Over here, given the altitudes and sublimities of parabolas of constant amplitude, namely 10,000, computed giving. Computed for each degree of elevation. So, in this case, we're determining the sublimity and the altitude given the amplitude. But the amplitude here is simply being set to 10,000, so we're being given the relative sublimity and altitude for the amplitude.

If the amplitude is 5,000, we have to multiply in there by one-half. In other words, the tables are being normalized for amplitudes of length 10,000. Non-dimensionalized is another phrase I could use, normalized. But that means to use them, what do you do? You take your cannon, you take your standard cannon ball, you take the amount of powder.

You run the experiment a few times and measure the range at a 45 degree angle. You then multiply that range, you ratio that range to the range of 10,000, and the table now becomes concrete. It's no longer ratios, it's specific values. In other words, the tables are totally functional, but they have to be calibrated.

Calibrated to the artillery gun you're using, or to whatever else you happen to be working with. Does that make sense? Okay, cuz if that makes sense to you, and I use the word calibrated, I'm now gonna show you just how ingenious this really is. So I'll pause a moment.

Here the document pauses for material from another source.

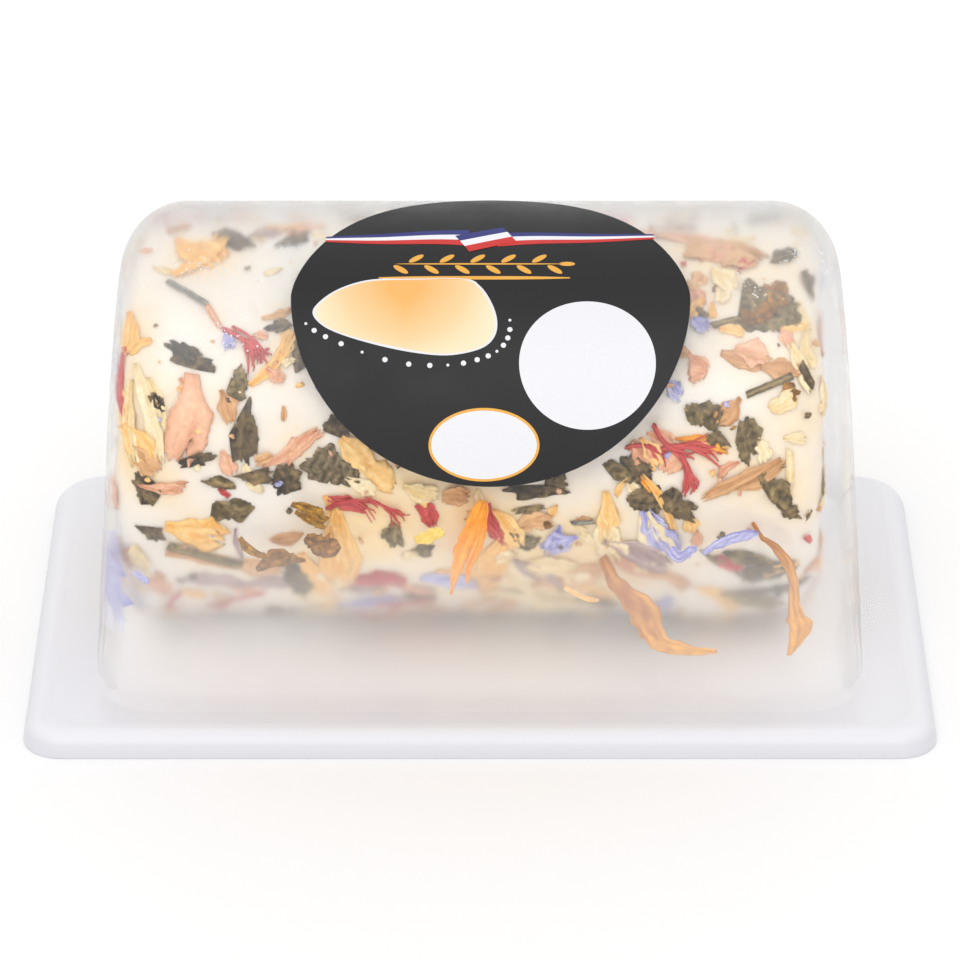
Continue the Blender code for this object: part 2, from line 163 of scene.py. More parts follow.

Everybody see how the tables work? They don't give you the numbers, they give you the numbers relative to something else. It's like Ptolemy's using 60 always as the radius of the different. Everything else is ratioed to that. Here we're ratioing everything to a given amplitude. You can think of it in a different way.

You have a given amplitude, choose a unit of measure such that it comes at 10,000. Now, by that unit of measure, you get all these other things. Okay? Lots of ways of thinking about it.